Es ist ja unvergessen, wie Standard & Poor's - im Einklang mit den zwei anderen großen Agenturen Moody's und Fitch - vor der Finanzkrise 2007/2008 Best-Zensuren für Hypotheken-Wertpapiere vergab, die sich später als ökonomischer Sondermüll erwiesen. Vorher hatte sich der Kram mit dem guten Rating in der ganzen Welt gut verkaufen lassen. Auch haben die Bewerter aus Manhattan Firmen wie Enron, die Assekuranz AIG oder die Investmentbank Lehman Brothers notorisch positiv beurteilt, bis sie dann aus Mangel an Geld oder Vermögen zusammenbrachen. Und vor einigen Wochen zählten die Rechenkünstler der New Yorker Firma einfach falsch zusammen, sie irrten sich um nicht weniger als zwei Billionen Dollar, und doch stuften sie die Top-Bonität der Vereinigten Staaten herunter, was prompt einen Aktien-Crash auslöste.

Es drängt sich der Eindruck auf, dass die Leute bei Standard & Poor's einfach selbst Politik machten, indem sie Washington vorwarfen, das politische System sei gelähmt. Und das nach schwierigen Verhandlungen, die immerhin zu einem Kompromiss führten. Längst haben Ermittler einen Blick auf den Betrieb, eine Tochter des Verlags McGraw Hill, an dem wiederum viele Finanzfirmen beteiligt sind. Wegen der Fehlleistungen in der Finanzkrise ermittelt das US-Justizministerium, wegen möglicher Insidergeschäfte beim Downgrading der USA die Börsenaufsicht SEC.

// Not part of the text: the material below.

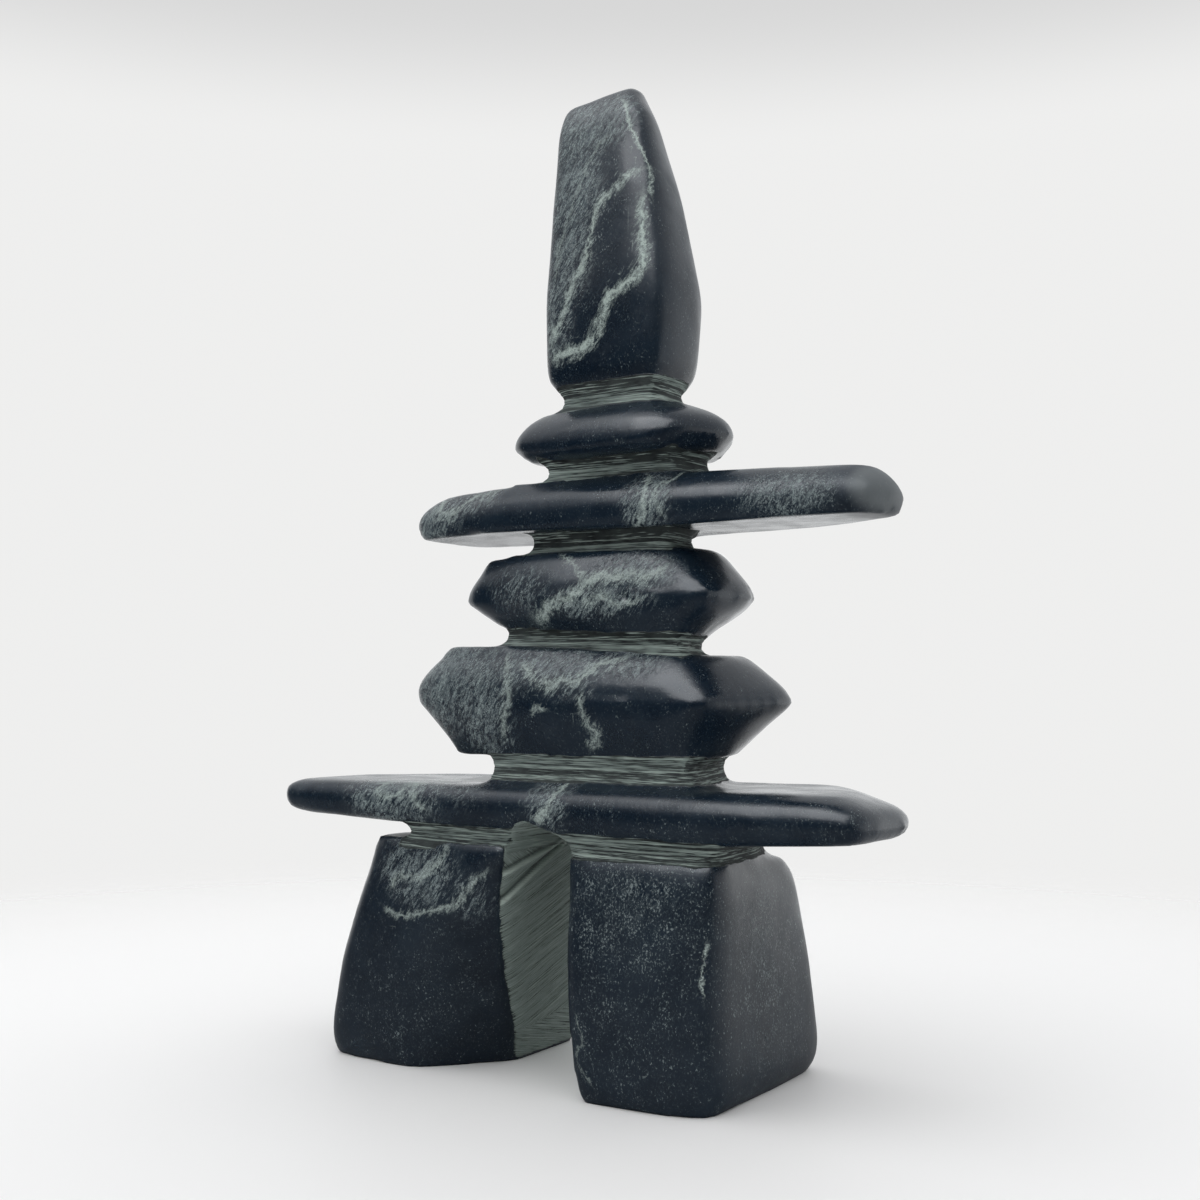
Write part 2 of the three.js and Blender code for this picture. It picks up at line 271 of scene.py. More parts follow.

Kurzum: Das ganze Berechnungsmodell der Wächter über das Wohl von Staats- und Unternehmensfinanzen steht unter Verdacht. Ihre Risikoeinschätzung ist selbst zum Risiko geworden. Da ist es längst nicht mehr mit der Standardargumentation von Standard & Poor's getan, man äußere ja nur Meinungen. Da muss ein neuer Chef ran. Er hat die Chance, die gestörten, ja zerstörten Beziehungen zu den Regierungen dieser Welt neu aufzubauen.

Die Frage ist, ob sich das mit dem Ziel verträgt, den eigenen Aktionären über eine Aufspaltung der Firma mehr Rendite zukommen lassen, die sie fordern. Der Hinweis auf ökonomische Schwächen bei S & P deutet erst recht darauf hin, dass die Macht und Allwissenheit der Ratingagenturen total überschätzt wird. Sie sind Kaufleute der Schuldenwirtschaft, aber keine übergeordneten Instanzen wie der Internationale Währungsfonds oder die Europäische Zentralbank. Entscheidungen über Investitionen und Kredite dürfen daher nicht an ihr subjektives Urteil gebunden werden. Sie sind nur Informationsquellen.

Und doch: Auch Ratingagenturen können recht haben. Es ist am Ende sehr leicht, sie zu kritisieren, und schwer, sie zu ersetzen. Wenn der Rauch bei Standard & Poor's verzogen ist, wenn die Chefs getauscht und neue Strukturen entstanden sind, wird man feststellen, dass die Verschuldungsquoten einzelner Staaten weiter hoch sind - und dass Griechenland nicht vor der Pleite zu retten ist. Darauf Brief und Siegel.